▶ Data section:
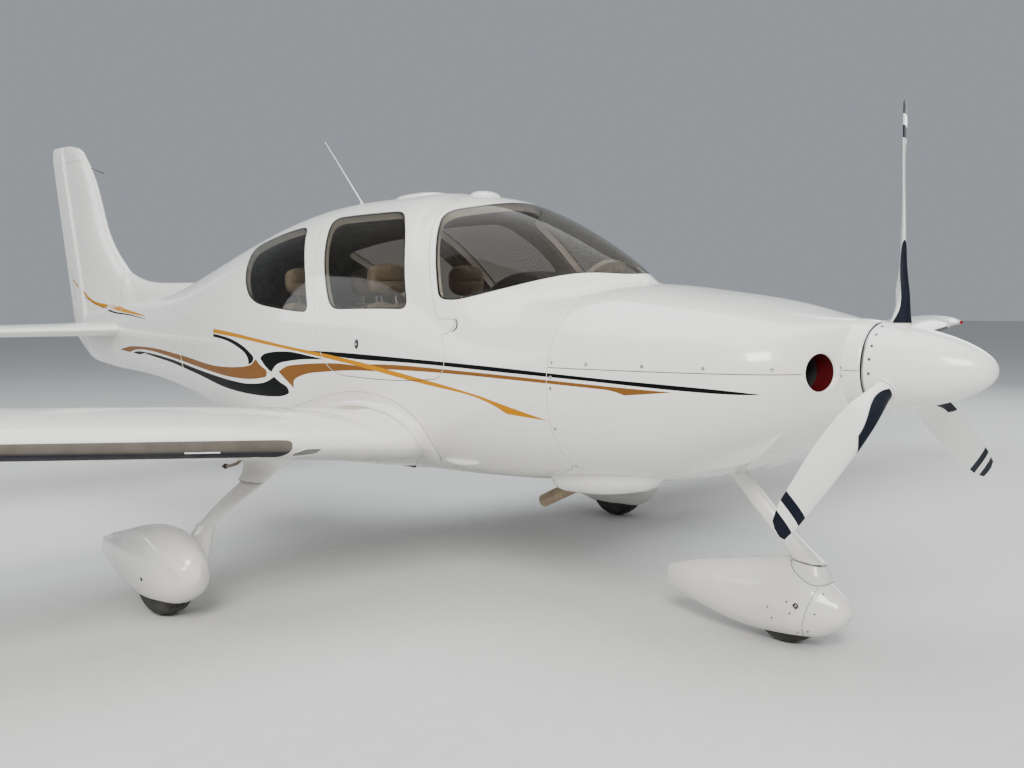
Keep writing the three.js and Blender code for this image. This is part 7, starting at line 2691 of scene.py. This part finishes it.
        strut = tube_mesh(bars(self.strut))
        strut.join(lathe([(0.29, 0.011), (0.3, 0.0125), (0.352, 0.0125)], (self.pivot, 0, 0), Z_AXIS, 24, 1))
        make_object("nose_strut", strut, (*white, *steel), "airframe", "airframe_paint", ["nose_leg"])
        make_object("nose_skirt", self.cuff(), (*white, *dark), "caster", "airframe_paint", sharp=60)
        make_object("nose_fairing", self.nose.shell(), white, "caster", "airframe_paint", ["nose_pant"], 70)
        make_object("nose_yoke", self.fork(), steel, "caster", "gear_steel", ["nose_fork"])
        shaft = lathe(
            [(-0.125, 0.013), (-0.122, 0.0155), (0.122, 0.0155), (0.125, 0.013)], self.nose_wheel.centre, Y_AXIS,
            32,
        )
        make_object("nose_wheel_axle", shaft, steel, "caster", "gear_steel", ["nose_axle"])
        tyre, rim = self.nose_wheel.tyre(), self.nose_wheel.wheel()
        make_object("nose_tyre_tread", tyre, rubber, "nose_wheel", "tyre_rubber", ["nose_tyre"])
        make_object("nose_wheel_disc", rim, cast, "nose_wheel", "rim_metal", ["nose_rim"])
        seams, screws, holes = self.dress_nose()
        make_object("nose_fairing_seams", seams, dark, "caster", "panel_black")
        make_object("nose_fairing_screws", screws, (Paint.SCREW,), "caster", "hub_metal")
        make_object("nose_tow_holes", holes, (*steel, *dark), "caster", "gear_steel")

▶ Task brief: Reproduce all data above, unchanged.

▶ Exercise result:
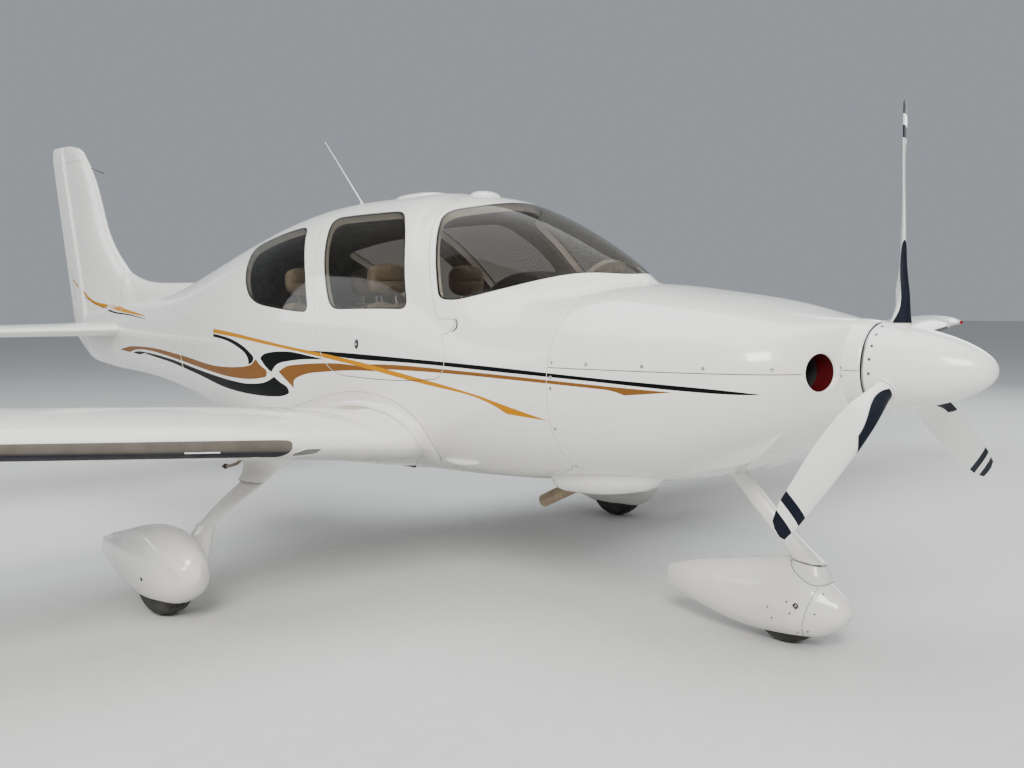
Keep writing the three.js and Blender code for this image. This is part 7, starting at line 2691 of scene.py. This part finishes it.
        strut = tube_mesh(bars(self.strut))
        strut.join(lathe([(0.29, 0.011), (0.3, 0.0125), (0.352, 0.0125)], (self.pivot, 0, 0), Z_AXIS, 24, 1))
        make_object("nose_strut", strut, (*white, *steel), "airframe", "airframe_paint", ["nose_leg"])
        make_object("nose_skirt", self.cuff(), (*white, *dark), "caster", "airframe_paint", sharp=60)
        make_object("nose_fairing", self.nose.shell(), white, "caster", "airframe_paint", ["nose_pant"], 70)
        make_object("nose_yoke", self.fork(), steel, "caster", "gear_steel", ["nose_fork"])
        shaft = lathe(
            [(-0.125, 0.013), (-0.122, 0.0155), (0.122, 0.0155), (0.125, 0.013)], self.nose_wheel.centre, Y_AXIS,
            32,
        )
        make_object("nose_wheel_axle", shaft, steel, "caster", "gear_steel", ["nose_axle"])
        tyre, rim = self.nose_wheel.tyre(), self.nose_wheel.wheel()
        make_object("nose_tyre_tread", tyre, rubber, "nose_wheel", "tyre_rubber", ["nose_tyre"])
        make_object("nose_wheel_disc", rim, cast, "nose_wheel", "rim_metal", ["nose_rim"])
        seams, screws, holes = self.dress_nose()
        make_object("nose_fairing_seams", seams, dark, "caster", "panel_black")
        make_object("nose_fairing_screws", screws, (Paint.SCREW,), "caster", "hub_metal")
        make_object("nose_tow_holes", holes, (*steel, *dark), "caster", "gear_steel")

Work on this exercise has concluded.